Maka negara hadir memberikan solusi, yakni jika terjadi kehamilan pada remaja dan tidak diinginkan maka boleh melakukan aborsi. Sebagaimana yang dilansir oleh tirto.id, Pemerintah membolehkan tenaga kesehatan dan tenaga medis untuk melakukan aborsi terhadap korban tindak pidana perkosaan atau korban tindak pidana kekerasan seksual yang menyebabkan kehamilan. Hal itu diatur dalam aturan pelaksana Undang-Undang No 17 Tahun 2023 melalui Peraturan Pemerintah (PP) No. 28 Tahun 2024 tentang Peraturan Pelaksanaan Undang Undang Nomor 17 Tahun 2023 tentang Kesehatan.
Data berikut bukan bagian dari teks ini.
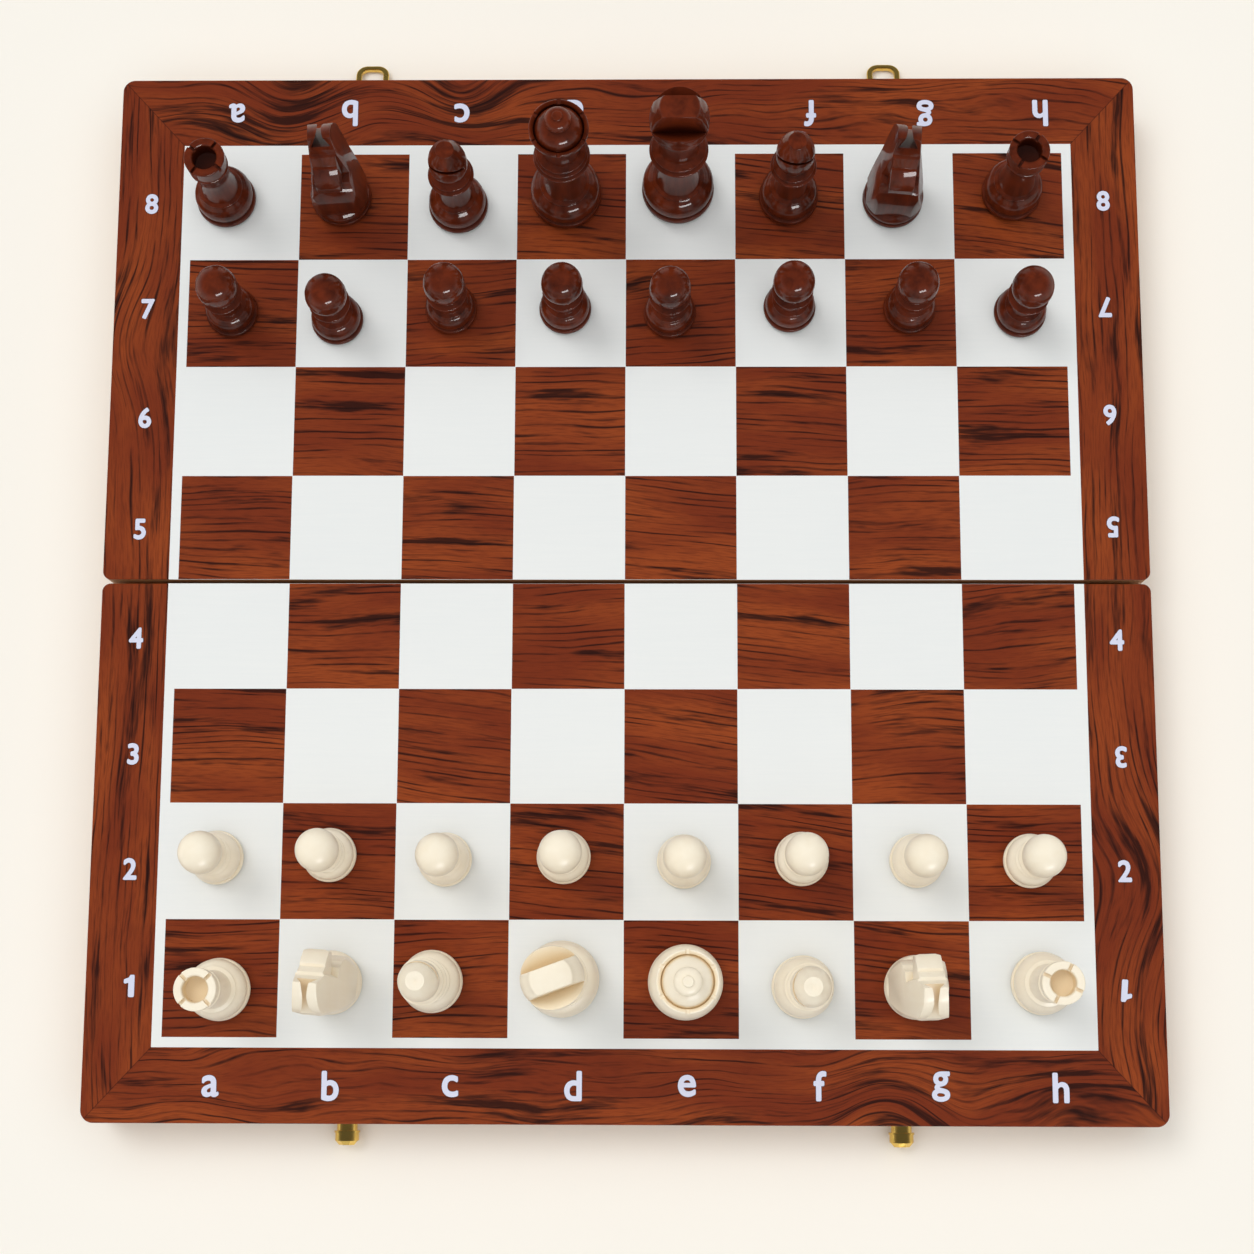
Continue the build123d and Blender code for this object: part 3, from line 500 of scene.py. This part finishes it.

Undang-undang ini rupanya melihat berbagai kasus yang terjadi. Misalnya saja kriminalisasi pada korban perkosaan yang pernah terjadi di Jambi pada tahun 2018 dapat menjadi salah satu bukti. Seorang anak perempuan berusia 15 tahun yang diperkosa oleh kakak kandungnya sendiri akhirnya justru dijatuhi hukuman 6 bulan oleh PN setempat karena melakukan aborsi. Potensi kriminalisasi korban terus ada mengingat KUHP masih mengategorikan aborsi sebagai kejahatan. Namun, data terkait aborsi oleh korban perkosaan nyaris tidak tersedia, terutama data dari Pemerintah. Akibatnya, juga tidak tersedia informasi mengenai intervensi lebih jauh untuk pemulihan korban, termasuk melalui aborsi aman.